WHAT YOU WILL DO
Repeat the entire listing exactly.

GIVEN DATA
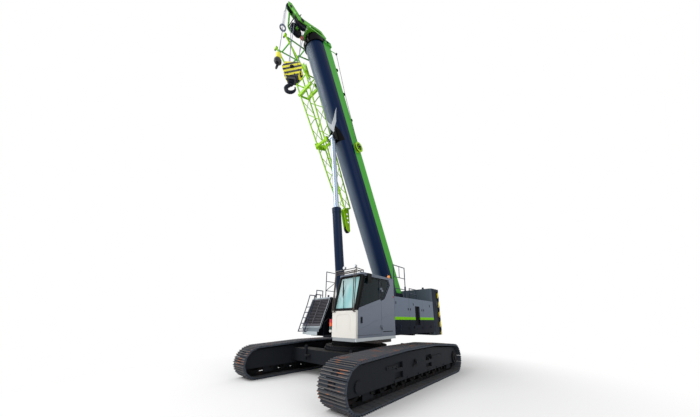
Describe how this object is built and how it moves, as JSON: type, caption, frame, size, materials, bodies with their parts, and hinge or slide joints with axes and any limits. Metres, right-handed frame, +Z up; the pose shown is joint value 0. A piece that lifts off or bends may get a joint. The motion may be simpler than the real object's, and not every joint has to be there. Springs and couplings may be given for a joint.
{
  "type": "telescopic boom crawler crane",
  "caption": "Crawler crane with a slewing upper, cab, telescoping box boom on a lift cylinder, hook block, ball hook and a lattice jib stowed beside the boom.",
  "frame": {"origin": "on the ground, on the slewing axis", "axes": "+Z up, -Y towards the front (the boom's side), +X towards the cab's side"},
  "size_m": [5.1, 8.3599, 13.6152],
  "materials": {
    "track_shoes": "dark weathered steel shoes",
    "undercarriage": "near-black paint",
    "slew_steel": "dark machined steel",
    "frame_paint": "dark blue-black paint",
    "cab_paint": "blue-grey gloss paint, off-white front",
    "glass": "tinted safety glass",
    "trim_black": "black trim",
    "seat": "dark seat cover",
    "hood_paint": "blue-grey gloss paint with a lime band",
    "counterweight": "dark grey-blue paint",
    "boom_navy": "navy gloss paint, green roof",
    "boom_green": "green paint",
    "jib_lime": "lime paint",
    "hook_yellow": "yellow paint with black bands",
    "hook_black": "black forged steel",
    "rope": "steel wire rope",
    "rod_chrome": "polished rod",
    "rail_blue": "dark blue-black tube",
    "lamp_lenses": "coloured lenses"
  },
  "bodies": {
    "carbody": {"carbody": "undercarriage", "slew_ring": "slew_steel", "track_frame_left": "undercarriage", "track_frame_right": "undercarriage", "track_loop_left": "track_shoes", "track_loop_right": "track_shoes", "track_wheels_left": "slew_steel", "track_wheels_right": "slew_steel"},
    "upper": {"slewing_frame": "frame_paint", "cab_shell": "cab_paint", "cab_glass": "glass", "cab_seat": "seat", "hood_left": "hood_paint", "hood_right": "hood_paint", "cooler_box": "hood_paint", "cooler_grille": "trim_black", "counterweight_lower": "counterweight", "counterweight_upper": "counterweight", "handrail_left": "rail_blue", "handrail_right": "rail_blue", "ladder": "rail_blue", "load_light": "lamp_lenses", "winch": "frame_paint", "cab_fittings": "trim_black"},
    "cab_door": {"cab_door": "cab_paint", "cab_door_glass": "glass"},
    "boom_base": {"boom_base": "boom_navy", "cable_reel": "trim_black", "jib": "jib_lime", "jib_sheave": "hook_black", "jib_brackets": "jib_lime"},
    "boom_section_2": {"boom_section_2": "boom_navy"},
    "boom_section_3": {"boom_section_3": "boom_navy"},
    "boom_section_4": {"boom_section_4": "boom_navy"},
    "boom_section_5": {"boom_section_5": "boom_navy", "boom_head": "boom_green", "head_sheaves": "hook_black"},
    "lift_rod": {"lift_rod": "rod_chrome"},
    "lift_barrel": {"lift_barrel": "boom_navy"},
    "hook_block": {"main_falls": "rope", "hook_block": "hook_yellow"},
    "main_hook": {"main_hook": "hook_black"},
    "aux_line": {"aux_line": "rope", "aux_ball": "hook_yellow"},
    "aux_hook": {"aux_hook": "hook_black"}
  },
  "joints": [
    {"name": "slew", "type": "hinge", "parent": "carbody", "child": "upper", "pos_m": [0, 0, 1.238], "axis": [0, 0, 1], "continuous": true},
    {"name": "cab_door_hinge", "type": "hinge", "parent": "upper", "child": "cab_door", "pos_m": [1.545, -0.496, 2.1], "axis": [0, 0, 1], "range_deg": [0, 165]},
    {"name": "luff", "type": "hinge", "parent": "upper", "child": "boom_base", "pos_m": [0, 2.304, 2.478], "axis": [-1, 0, 0], "range_deg": [-64.34, 15.66]},
    {"name": "lift_rod_pin", "type": "hinge", "parent": "boom_base", "child": "lift_rod", "pos_m": [0, -1.50329, 8.92515], "axis": [-1, 0, 0], "range_deg": [-16.49, 4.03]},
    {"name": "lift_stroke", "type": "slide", "parent": "lift_rod", "child": "lift_barrel", "axis": [0, 0.1102, -0.9939], "range_m": [-2.8884, 0.7045]},
    {"name": "telescope_2", "type": "slide", "parent": "boom_base", "child": "boom_section_2", "axis": [0, -0.433, 0.9014], "range_m": [0, 8.75]},
    {"name": "telescope_3", "type": "slide", "parent": "boom_section_2", "child": "boom_section_3", "axis": [0, -0.433, 0.9014], "range_m": [0, 8.75]},
    {"name": "telescope_4", "type": "slide", "parent": "boom_section_3", "child": "boom_section_4", "axis": [0, -0.433, 0.9014], "range_m": [0, 8.75]},
    {"name": "telescope_5", "type": "slide", "parent": "boom_section_4", "child": "boom_section_5", "axis": [0, -0.433, 0.9014], "range_m": [0, 8.75]},
    {"name": "main_falls_swing", "type": "hinge", "parent": "boom_section_5", "child": "hook_block", "pos_m": [0, -3.52907, 12.91102], "axis": [-1, 0, 0], "range_deg": [-15.68, 64.36]},
    {"name": "main_hook_swivel", "type": "hinge", "parent": "hook_block", "child": "main_hook", "pos_m": [0, -3.52907, 9.8], "axis": [0, 0, 1], "continuous": true},
    {"name": "aux_line_swing", "type": "hinge", "parent": "boom_section_5", "child": "aux_line", "pos_m": [0, -3.9461, 13.4096], "axis": [-1, 0, 0], "range_deg": [-15.68, 64.36]},
    {"name": "aux_hook_swivel", "type": "hinge", "parent": "aux_line", "child": "aux_hook", "pos_m": [0, -4.1049, 10.2], "axis": [0, 0, 1], "continuous": true}
  ],
  "couplings": [
    {"joint": "lift_rod_pin", "follows": "luff", "ratio": 0.25605},
    {"joint": "lift_stroke", "follows": "luff", "m_per_rad": 2.5703},
    {"joint": "main_falls_swing", "follows": "luff", "ratio": -1},
    {"joint": "aux_line_swing", "follows": "luff", "ratio": -1},
    {"joint": "telescope_3", "follows": "telescope_2", "ratio": 1},
    {"joint": "telescope_4", "follows": "telescope_2", "ratio": 1},
    {"joint": "telescope_5", "follows": "telescope_2", "ratio": 1}
  ]
}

TASK OUTPUT
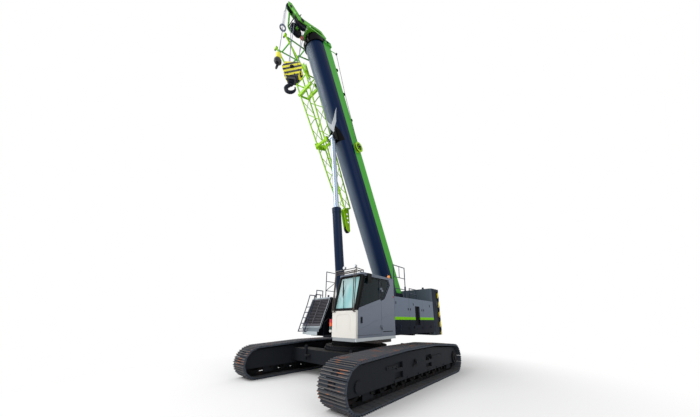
Describe how this object is built and how it moves, as JSON: type, caption, frame, size, materials, bodies with their parts, and hinge or slide joints with axes and any limits. Metres, right-handed frame, +Z up; the pose shown is joint value 0. A piece that lifts off or bends may get a joint. The motion may be simpler than the real object's, and not every joint has to be there. Springs and couplings may be given for a joint.
{
  "type": "telescopic boom crawler crane",
  "caption": "Crawler crane with a slewing upper, cab, telescoping box boom on a lift cylinder, hook block, ball hook and a lattice jib stowed beside the boom.",
  "frame": {"origin": "on the ground, on the slewing axis", "axes": "+Z up, -Y towards the front (the boom's side), +X towards the cab's side"},
  "size_m": [5.1, 8.3599, 13.6152],
  "materials": {
    "track_shoes": "dark weathered steel shoes",
    "undercarriage": "near-black paint",
    "slew_steel": "dark machined steel",
    "frame_paint": "dark blue-black paint",
    "cab_paint": "blue-grey gloss paint, off-white front",
    "glass": "tinted safety glass",
    "trim_black": "black trim",
    "seat": "dark seat cover",
    "hood_paint": "blue-grey gloss paint with a lime band",
    "counterweight": "dark grey-blue paint",
    "boom_navy": "navy gloss paint, green roof",
    "boom_green": "green paint",
    "jib_lime": "lime paint",
    "hook_yellow": "yellow paint with black bands",
    "hook_black": "black forged steel",
    "rope": "steel wire rope",
    "rod_chrome": "polished rod",
    "rail_blue": "dark blue-black tube",
    "lamp_lenses": "coloured lenses"
  },
  "bodies": {
    "carbody": {"carbody": "undercarriage", "slew_ring": "slew_steel", "track_frame_left": "undercarriage", "track_frame_right": "undercarriage", "track_loop_left": "track_shoes", "track_loop_right": "track_shoes", "track_wheels_left": "slew_steel", "track_wheels_right": "slew_steel"},
    "upper": {"slewing_frame": "frame_paint", "cab_shell": "cab_paint", "cab_glass": "glass", "cab_seat": "seat", "hood_left": "hood_paint", "hood_right": "hood_paint", "cooler_box": "hood_paint", "cooler_grille": "trim_black", "counterweight_lower": "counterweight", "counterweight_upper": "counterweight", "handrail_left": "rail_blue", "handrail_right": "rail_blue", "ladder": "rail_blue", "load_light": "lamp_lenses", "winch": "frame_paint", "cab_fittings": "trim_black"},
    "cab_door": {"cab_door": "cab_paint", "cab_door_glass": "glass"},
    "boom_base": {"boom_base": "boom_navy", "cable_reel": "trim_black", "jib": "jib_lime", "jib_sheave": "hook_black", "jib_brackets": "jib_lime"},
    "boom_section_2": {"boom_section_2": "boom_navy"},
    "boom_section_3": {"boom_section_3": "boom_navy"},
    "boom_section_4": {"boom_section_4": "boom_navy"},
    "boom_section_5": {"boom_section_5": "boom_navy", "boom_head": "boom_green", "head_sheaves": "hook_black"},
    "lift_rod": {"lift_rod": "rod_chrome"},
    "lift_barrel": {"lift_barrel": "boom_navy"},
    "hook_block": {"main_falls": "rope", "hook_block": "hook_yellow"},
    "main_hook": {"main_hook": "hook_black"},
    "aux_line": {"aux_line": "rope", "aux_ball": "hook_yellow"},
    "aux_hook": {"aux_hook": "hook_black"}
  },
  "joints": [
    {"name": "slew", "type": "hinge", "parent": "carbody", "child": "upper", "pos_m": [0, 0, 1.238], "axis": [0, 0, 1], "continuous": true},
    {"name": "cab_door_hinge", "type": "hinge", "parent": "upper", "child": "cab_door", "pos_m": [1.545, -0.496, 2.1], "axis": [0, 0, 1], "range_deg": [0, 165]},
    {"name": "luff", "type": "hinge", "parent": "upper", "child": "boom_base", "pos_m": [0, 2.304, 2.478], "axis": [-1, 0, 0], "range_deg": [-64.34, 15.66]},
    {"name": "lift_rod_pin", "type": "hinge", "parent": "boom_base", "child": "lift_rod", "pos_m": [0, -1.50329, 8.92515], "axis": [-1, 0, 0], "range_deg": [-16.49, 4.03]},
    {"name": "lift_stroke", "type": "slide", "parent": "lift_rod", "child": "lift_barrel", "axis": [0, 0.1102, -0.9939], "range_m": [-2.8884, 0.7045]},
    {"name": "telescope_2", "type": "slide", "parent": "boom_base", "child": "boom_section_2", "axis": [0, -0.433, 0.9014], "range_m": [0, 8.75]},
    {"name": "telescope_3", "type": "slide", "parent": "boom_section_2", "child": "boom_section_3", "axis": [0, -0.433, 0.9014], "range_m": [0, 8.75]},
    {"name": "telescope_4", "type": "slide", "parent": "boom_section_3", "child": "boom_section_4", "axis": [0, -0.433, 0.9014], "range_m": [0, 8.75]},
    {"name": "telescope_5", "type": "slide", "parent": "boom_section_4", "child": "boom_section_5", "axis": [0, -0.433, 0.9014], "range_m": [0, 8.75]},
    {"name": "main_falls_swing", "type": "hinge", "parent": "boom_section_5", "child": "hook_block", "pos_m": [0, -3.52907, 12.91102], "axis": [-1, 0, 0], "range_deg": [-15.68, 64.36]},
    {"name": "main_hook_swivel", "type": "hinge", "parent": "hook_block", "child": "main_hook", "pos_m": [0, -3.52907, 9.8], "axis": [0, 0, 1], "continuous": true},
    {"name": "aux_line_swing", "type": "hinge", "parent": "boom_section_5", "child": "aux_line", "pos_m": [0, -3.9461, 13.4096], "axis": [-1, 0, 0], "range_deg": [-15.68, 64.36]},
    {"name": "aux_hook_swivel", "type": "hinge", "parent": "aux_line", "child": "aux_hook", "pos_m": [0, -4.1049, 10.2], "axis": [0, 0, 1], "continuous": true}
  ],
  "couplings": [
    {"joint": "lift_rod_pin", "follows": "luff", "ratio": 0.25605},
    {"joint": "lift_stroke", "follows": "luff", "m_per_rad": 2.5703},
    {"joint": "main_falls_swing", "follows": "luff", "ratio": -1},
    {"joint": "aux_line_swing", "follows": "luff", "ratio": -1},
    {"joint": "telescope_3", "follows": "telescope_2", "ratio": 1},
    {"joint": "telescope_4", "follows": "telescope_2", "ratio": 1},
    {"joint": "telescope_5", "follows": "telescope_2", "ratio": 1}
  ]
}